Leonardo Helicopters is certain it will secure a launch customer for the K-model variant of the AW189 super-medium-twin to enable service entry in 2020.
The Anglo-Italian airframer launched the upgraded model at least year's Helitech event, but is yet to confirm any customers for the AW189K, which gains more powerful Safran Helicopter Engines Aneto-1K powerplants to replace the baseline aircraft's GE Aviation CT7s.
Roberto Garavaglia, senior vice-president of competitive analysis and strategy at Leonardo Helicopters, speaking at Helitech in Amsterdam on 16 October, said he was "fairly confident" of achieving a sale, in order to permit service entry in 2020.
Discussions with "several" potential customers are ongoing, he says, noting that the airframer has "roughly two years" in which to make a sale.
So far, the single test article has accumulated 105h across 90 flights and is on track to gain certification in late 2019.
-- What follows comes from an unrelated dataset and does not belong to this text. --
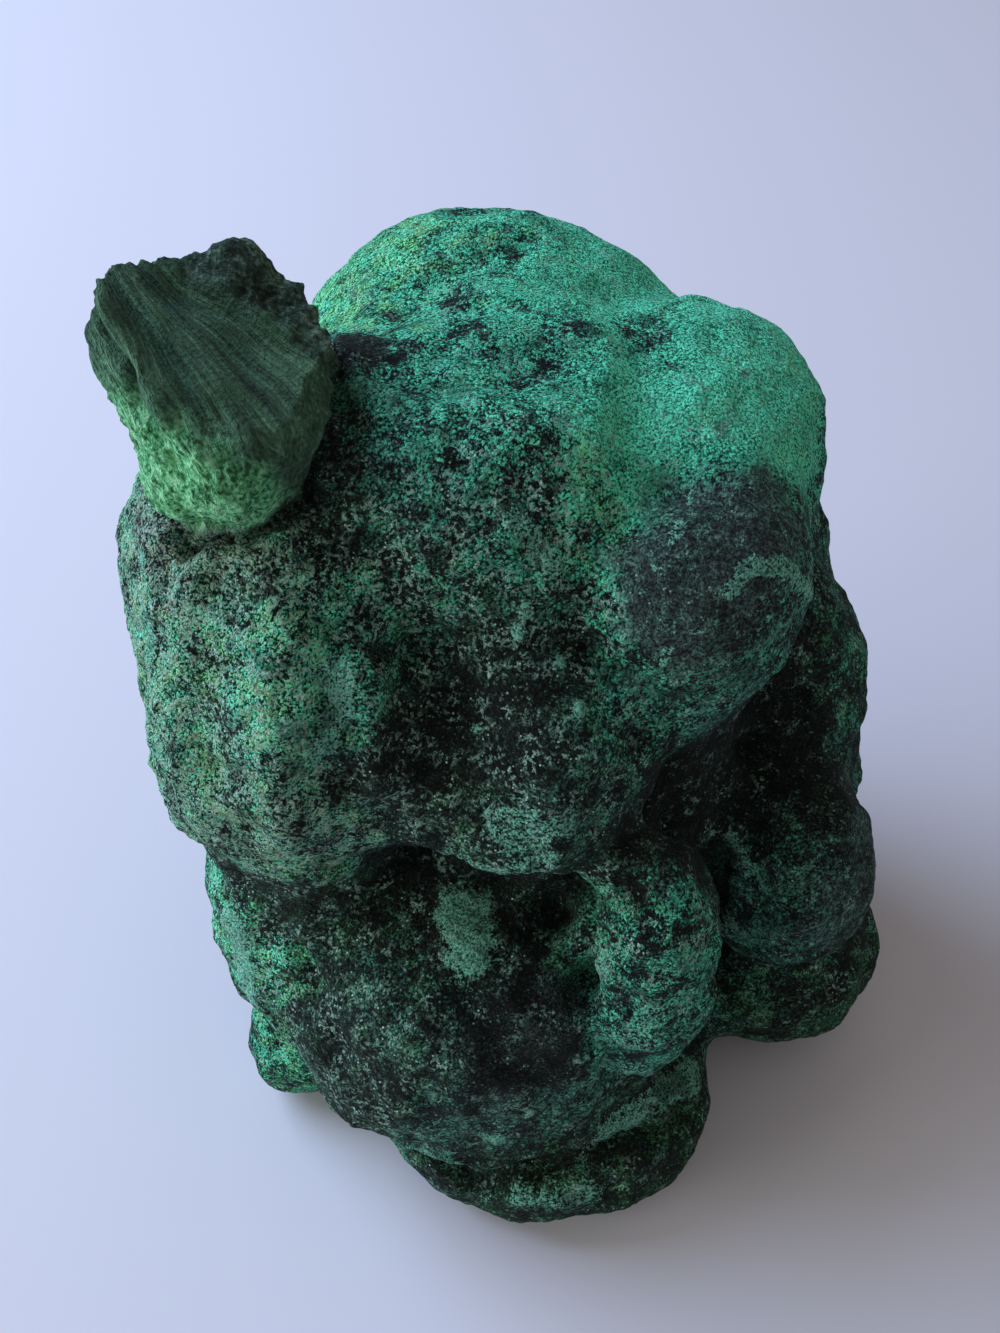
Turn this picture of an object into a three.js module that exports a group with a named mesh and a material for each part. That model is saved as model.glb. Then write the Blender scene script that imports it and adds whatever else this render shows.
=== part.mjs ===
// Malachite specimen: one botryoidal stone, an overhanging cap of grown-together lobes on a narrower waist and
// foot, with a stub of split fibrous malachite grown on to its left shoulder. Its underside is broken flat, and it
// stands on that. Millimetres, +Z up, the front towards -Y, and the origin in the middle of the foot's plane.
//
// The stone is a smooth union, as it grew: each lobe is an ellipsoid, and where two meet, a blend width says how
// soft the crease between them is. Its skin, with the foot broken flat, is meshed on an even grid.
import * as THREE from "three";
import { ImprovedNoise } from "three/addons/math/ImprovedNoise.js";

// Driving dimensions
const CELL = 2.4; // grid step, and about the length of a mesh edge
const FOOT = 0; // height at which the stone is broken flat
const FOOT_RIM = FOOT + CELL / 4; // below this, the skin belongs to the foot
const LUMP_SPACING = 8; // from one low lump of the skin to the next
const LUMP_HEIGHT = 1.1; // how far the lumps stand out or sink in
const STUB_CREASE = 1.5; // blend width where the stub meets the shoulder
const STUB_EDGE = 1.2; // rounding of the stub's split edges
const RELAXATIONS = 2; // smoothing passes over the meshed skin

// Lengths are along X (to the right), Y (to the back) and Z (up from the foot). Turns are in degrees.
const at = (x, y, z) => new THREE.Vector3(x, y, z);
const half = (x, y, z) => new THREE.Vector3(x, y, z);
const turned = (...degrees) => new THREE.Euler(...degrees.map(THREE.MathUtils.degToRad));

// The lobes, each with its name, centre, half sizes, blend width, and a turn where its axes aren't upright.
const LOBES = [
  ["heart", at(-1, 7, 55), half(24, 19.5, 22), 5],
  ["waist", at(3, 4, 30), half(22, 20, 30), 5],
  ["sole", at(3, 0, 8), half(24, 22, 12), 4],
  // cap
  ["back crown", at(-1, 23, 62.5), half(17.5, 13, 14), 3],
  ["crown", at(-3.5, 5, 65), half(15.5, 14, 11.5), 3],
  ["right brow", at(17.4, 12.4, 63), half(10.4, 12, 11), 4],
  ["right temple", at(15.5, 5, 60), half(9, 9, 12), 5],
  ["right cheek", at(13.8, -1.5, 57.5), half(10.5, 12, 15), 3, turned(0, 20, 0)],
  ["left cheek", at(-17, -7.5, 49), half(12.4, 12.7, 16.5), 2],
  ["chin", at(1, -11.8, 50), half(11.5, 9.4, 10), 4.5],
  ["left shoulder", at(-19, 1, 61), half(12, 14, 12), 4],
  ["stub root", at(-19, 0.5, 69), half(6.5, 5.5, 8), 4],
  ["stub nub", at(-18.6, 5.6, 84.2), half(2.4, 2.4, 2.4), 1],
  ["left nape", at(-17, 16, 54), half(10.5, 11, 12), 2.5],
  ["right nape", at(20.5, 18, 47), half(11, 11, 11), 2.5],
  // waist and skirt, front
  ["left hip", at(-15.5, -8.7, 29), half(12.2, 12, 10), 2],
  ["left thigh", at(-18.5, -10, 20), half(9, 9, 9), 3],
  ["left foot", at(-20, -14, 6.5), half(6, 6, 8), 2.5],
  ["belly", at(-3.2, -18, 20.3), half(17.3, 13, 15.4), 2],
  ["front foot", at(4.5, -20.2, 6.3), half(17, 12.8, 8.3), 1.5],
  ["thumb", at(13, -19.4, 30), half(6.5, 8, 16), 1.5],
  ["right hip", at(27, -7.2, 27), half(8.4, 9.2, 11.8), 1.5],
  ["right foot", at(27.8, -5, 9.3), half(11.6, 11, 9), 1.5],
  ["right flank", at(26.2, 8, 37), half(9.5, 11, 11), 2.5],
  ["flank bud", at(32.3, 5, 25), half(4.5, 6, 6), 2],
  ["right side foot", at(26.5, 4, 15), half(8, 8, 12), 3],
  // waist and skirt, back
  ["left flank", at(-19, 5, 37), half(9.5, 12, 14), 3],
  ["left side", at(-18.5, 0.5, 21), half(7.5, 7.5, 9.5), 3],
  ["middle back", at(1, 23, 43), half(10, 8.5, 11), 2.5],
  ["right of the back", at(10.5, 20, 48.5), half(7, 7, 9), 3],
  ["left of the back", at(-6, 20, 27), half(7, 7, 8), 3],
  ["left back hip", at(-14, 14, 32), half(10.5, 12, 13), 3],
  ["left back foot", at(-16, 11, 12), half(10.5, 11, 14), 3],
  ["right back hip", at(18, 18, 27), half(12, 11, 13), 3],
  ["right back foot", at(20, 12, 10), half(11, 11, 11), 3],
  ["back foot", at(1, 21, 13), half(13, 10.5, 14), 3],
];

// The stub is an ellipsoid split along planes. Its own axes: x to the right, y in towards the shoulder, and z along
// its face, up and back. Each split has a direction and its distance from the stub's middle.
const STUB = {
  centre: at(-20.8, -2.1, 78.8),
  size: half(11, 9, 12.5),
  turn: turned(-48, 0, 0),
  splits: [
    [at(-0.05, 0.1, 1), 9.6], // broken top
    [at(0.69, 0, 0.72), 10.4], // top right corner
    [at(0.97, 0.1, -0.24), 7.9], // inner side
    [at(0.6, 0, -0.8), 9.4], // growth rim, right
    [at(0.1, -0.1, -1), 9.9], // growth rim, lowest
    [at(-0.9, 0.05, -0.43), 6.6], // growth rim, outer
    [at(-1, 0.1, 0), 8.3], // outer side
    [at(0.2, -0.97, 0.12), 4.6], // main face, along the fibres
    [at(-0.62, -0.72, -0.3), 6.2], // outer face
    [at(0.3, -0.75, 0.6), 6.6], // rough face towards the top
  ],
};

// Signed distance, near enough, from a point to an ellipsoid.
const local = new THREE.Vector3();
function toEllipsoid(point, { centre, size, inverse }) {
  local.copy(point).sub(centre).applyMatrix4(inverse).divide(size);
  const near = local.length();
  const slope = local.divide(size).length();
  return slope > 0 ? (near * (near - 1)) / slope : -Math.min(size.x, size.y, size.z);
}

// Smooth union: the lower of two distances, rounded off where they differ by less than the width.
function blendLow(a, b, width) {
  const overlap = Math.max(width - Math.abs(a - b), 0) / width;
  return Math.min(a, b) - (overlap * overlap * width) / 4;
}

// Smooth intersection, in the same way.
const blendHigh = (a, b, width) => -blendLow(-a, -b, width);

const inverseOf = (turn) => new THREE.Matrix4().makeRotationFromEuler(turn).invert();
const lobes = LOBES.map(([, centre, size, blend, turn = turned(0, 0, 0)]) =>
  ({ centre, size, blend, inverse: inverseOf(turn) }));
const stub = {
  centre: STUB.centre,
  size: STUB.size,
  inverse: inverseOf(STUB.turn),
  splits: STUB.splits.map(([direction, distance]) => new THREE.Plane(direction.normalize(), -distance)),
};

const noise = new ImprovedNoise();
function lumps({ x, y, z }) {
  return LUMP_HEIGHT * noise.noise(x / LUMP_SPACING, y / LUMP_SPACING, z / LUMP_SPACING);
}

function toStub(point) {
  let distance = toEllipsoid(point, stub);
  local.copy(point).sub(stub.centre).applyMatrix4(stub.inverse);
  for (const plane of stub.splits) distance = blendHigh(distance, plane.distanceToPoint(local), STUB_EDGE);
  return distance;
}

// Signed distance to the whole stone: under zero inside it.
function toStone(point) {
  let distance = toEllipsoid(point, lobes[0]);
  for (const lobe of lobes.slice(1)) distance = blendLow(distance, toEllipsoid(point, lobe), lobe.blend);
  distance = blendLow(distance + lumps(point), toStub(point), STUB_CREASE);
  return Math.max(distance, FOOT - point.z);
}

// Surface nets: one vertex in each grid cell that the surface passes through, at the mean of the places where it
// crosses the cell's edges, and one quad round each grid edge that it crosses.
const AXES = [[1, 0, 0], [0, 1, 0], [0, 0, 1]];
const CORNERS = [0, 1, 2, 3, 4, 5, 6, 7].map((bits) => [bits & 1, (bits >> 1) & 1, bits >> 2]);
const CELL_EDGES = CORNERS.flatMap((corner) =>
  AXES.filter((_, axis) => corner[axis] === 0).map((step) => [corner, step]));
const QUAD = [[0, 0], [1, 0], [1, 1], [0, 1]];

// Whether some of a cell's eight corners, given by number, hang together along its edges.
function joined(corners) {
  const reached = new Set(corners.slice(0, 1));
  for (const corner of reached)
    for (const bit of [1, 2, 4])
      if (corners.includes(corner ^ bit)) reached.add(corner ^ bit);
  return reached.size === corners.length;
}

function surfaceNet(distance, low, high, cell) {
  const counts = high.clone().sub(low).divideScalar(cell).ceil().addScalar(1).toArray();
  const index = (i, j, k) => i + counts[0] * (j + counts[1] * k);
  const place = (i, j, k) => new THREE.Vector3(i, j, k).multiplyScalar(cell).add(low);
  const eachNode = (first, visit) => {
    for (let k = first; k < counts[2] - 1; k++)
      for (let j = first; j < counts[1] - 1; j++)
        for (let i = first; i < counts[0] - 1; i++) visit(i, j, k);
  };

  const values = new Float64Array(counts[0] * counts[1] * counts[2]).fill(Infinity);
  eachNode(1, (i, j, k) => {
    values[index(i, j, k)] = distance(place(i, j, k));
  });

  // Two folds of the surface in one cell would share a vertex, so such a cell, deep in a crease, is filled in.
  let filling = true;
  while (filling) {
    filling = false;
    eachNode(0, (i, j, k) => {
      const nodes = CORNERS.map(([a, b, c]) => index(i + a, j + b, k + c));
      const inside = [...nodes.keys()].filter((corner) => values[nodes[corner]] < 0);
      const outside = [...nodes.keys()].filter((corner) => !inside.includes(corner));
      if (joined(inside) && joined(outside)) return;
      for (const corner of outside) values[nodes[corner]] = -cell / 2;
      filling = true;
    });
  }

  const vertexOf = new Map();
  const positions = [];
  eachNode(0, (i, j, k) => {
    const mean = new THREE.Vector3();
    let crossings = 0;
    for (const [[a, b, c], [u, v, w]] of CELL_EDGES) {
      const from = values[index(i + a, j + b, k + c)];
      const to = values[index(i + a + u, j + b + v, k + c + w)];
      if (from < 0 === to < 0) continue;
      const share = from / (from - to);
      mean.add(place(i + a + u * share, j + b + v * share, k + c + w * share));
      crossings++;
    }
    if (crossings === 0) return;
    vertexOf.set(index(i, j, k), positions.length / 3);
    positions.push(...mean.divideScalar(crossings).toArray());
  });

  const triangles = [];
  eachNode(1, (i, j, k) => {
    AXES.forEach(([u, v, w], axis) => {
      const within = values[index(i, j, k)] < 0;
      if (within === values[index(i + u, j + v, k + w)] < 0) return;
      const [p, q] = [AXES[(axis + 1) % 3], AXES[(axis + 2) % 3]];
      const [a, b, c, d] = QUAD.map(([s, t]) =>
        vertexOf.get(index(i - s * p[0] - t * q[0], j - s * p[1] - t * q[1], k - s * p[2] - t * q[2])));
      triangles.push(...(within ? [a, b, c, a, c, d] : [a, c, b, a, d, c]));
    });
  });
  return { positions, triangles };
}

// Moves every vertex that isn't on the foot halfway to the mean of its neighbours, which smooths the creases.
function relax(positions, triangles) {
  const place = (n) => new THREE.Vector3().fromArray(positions, 3 * n);
  const sums = new Map();
  for (let n = 0; n < triangles.length; n++) {
    const neighbour = triangles[n % 3 === 2 ? n - 2 : n + 1];
    const { sum, count } = sums.get(triangles[n]) ?? { sum: new THREE.Vector3(), count: 0 };
    sums.set(triangles[n], { sum: sum.add(place(neighbour)), count: count + 1 });
  }
  return positions.map((value, n) => {
    const vertex = Math.floor(n / 3);
    if (positions[3 * vertex + 2] < FOOT_RIM) return value;
    const { sum, count } = sums.get(vertex);
    return (value + sum.getComponent(n % 3) / count) / 2;
  });
}

// The grid reaches past every lobe, and its levels lie half a cell above and below the foot.
const grid = new THREE.Box3();
for (const { centre, size } of [...lobes, stub]) {
  const reach = 2 * Math.max(...size.toArray());
  grid.union(new THREE.Box3().setFromCenterAndSize(centre, new THREE.Vector3(reach, reach, reach)));
}
grid.expandByScalar(2 * CELL);
grid.min.z = FOOT - 1.5 * CELL;

const { positions: net, triangles } = surfaceNet(toStone, grid.min, grid.max, CELL);
let positions = net;
for (let pass = 0; pass < RELAXATIONS; pass++) positions = relax(positions, triangles);
const geometry = new THREE.BufferGeometry();
geometry.setAttribute("position", new THREE.Float32BufferAttribute(positions, 3));
geometry.setIndex(triangles);

// The foot's rim, a little rounded by the grid, is settled on to the plane that it was broken along.
const skin = geometry.getAttribute("position");
for (let n = 0; n < skin.count; n++) if (skin.getZ(n) < FOOT_RIM) skin.setZ(n, FOOT);

geometry.computeVertexNormals();
geometry.computeBoundingBox();
const middle = geometry.boundingBox.getCenter(new THREE.Vector3());

const malachite = new THREE.MeshStandardMaterial({ color: 0x1f5a46, roughness: 0.9, metalness: 0 });
const stone = new THREE.Mesh(geometry, malachite);
stone.name = "malachite_stone";
stone.position.set(-middle.x, -middle.y, -FOOT);

const specimen = new THREE.Group();
specimen.add(stone);

export default specimen;
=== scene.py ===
"""A malachite specimen on a pale sheet: the stone with its velvet skin and split stub, lights and camera.

Everything is in metres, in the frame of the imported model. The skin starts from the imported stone, is
subdivided, and is then moved along its normals by sums of noise: lumps, pits, a velvet of crystal tips,
and fibres on the stub.
"""

import math

import bmesh
import bpy
import numpy as np
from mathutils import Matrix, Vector
from mathutils.bvhtree import BVHTree


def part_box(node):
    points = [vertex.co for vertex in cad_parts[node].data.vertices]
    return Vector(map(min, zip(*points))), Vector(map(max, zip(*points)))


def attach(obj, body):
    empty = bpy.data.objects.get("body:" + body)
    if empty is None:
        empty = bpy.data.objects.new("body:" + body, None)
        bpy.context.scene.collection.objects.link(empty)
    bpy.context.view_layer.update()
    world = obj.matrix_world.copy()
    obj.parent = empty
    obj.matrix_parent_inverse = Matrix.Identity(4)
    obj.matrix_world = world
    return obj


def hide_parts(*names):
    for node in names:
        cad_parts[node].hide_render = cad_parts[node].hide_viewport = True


NODE = "malachite_stone"
MM = 0.001

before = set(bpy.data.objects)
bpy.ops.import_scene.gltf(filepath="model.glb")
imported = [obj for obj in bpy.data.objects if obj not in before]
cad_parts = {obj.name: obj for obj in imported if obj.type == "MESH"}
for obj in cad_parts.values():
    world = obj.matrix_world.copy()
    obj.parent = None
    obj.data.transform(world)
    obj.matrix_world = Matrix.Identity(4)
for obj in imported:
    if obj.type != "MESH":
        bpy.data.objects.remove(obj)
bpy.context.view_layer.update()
LOW, HIGH = (np.array(corner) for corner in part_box(NODE))
SIZE = HIGH - LOW


def place(across, back, up):
    """A point given by its share of the stone's width, depth and height."""
    return LOW + SIZE * np.array([across, back, up])


# ---------------------------------------------------------------- noise
SEED = 11
RNG = np.random.default_rng(SEED)
SHUFFLE = RNG.permutation(256)
GRADIENTS = RNG.normal(size=(256, 3))
GRADIENTS /= np.linalg.norm(GRADIENTS, axis=1, keepdims=True)
OFFSETS = RNG.uniform(0, 1, size=(256, 3))
CORNERS = np.array([[i, j, k] for i in (0, 1) for j in (0, 1) for k in (0, 1)])
AROUND = np.array([[i, j, k] for i in (-1, 0, 1) for j in (-1, 0, 1) for k in (-1, 0, 1)])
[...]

Safran Helicopter Engines anticipates handing the required documentation for the Aneto to the European Aviation Safety Agency in early 2019, leading to certification for the new turboshaft in the second quarter.
Specific fuel consumption from the Aneto powerplants is likely to be around 10% higher than the CT7s they replace, says Garavaglia, adding that the additional 500shp (370kW) per engine would be invaluable for operations in hot and high conditions.
Leonardo Helicopters has also yet to determine a list price for the AW189K. Garavaglia says it will "not necessarily" be more than the baseline model, but does not rule this out.
Garavaglia stresses that the Aneto-powered variant is not designed to replace the existing AW189, but simply to offer operators another option.
The extra power offered could also spur orders for the slow-selling AW149 – essentially a military troop transport variant of the AW189. So far, the only customer for the model is the Royal Thai Army, which has taken five examples.
Since the AW149 was originally envisaged in 2006, its maximum take-off weight has increased from 7.5t to 8.6t.
"If you have 1t more you need the right amount of power," says Garavaglia. He says that feedback from the Italian air force, which had previously tested the AW149, revealed a requirement for more power. "Hence the idea for the Aneto-1K."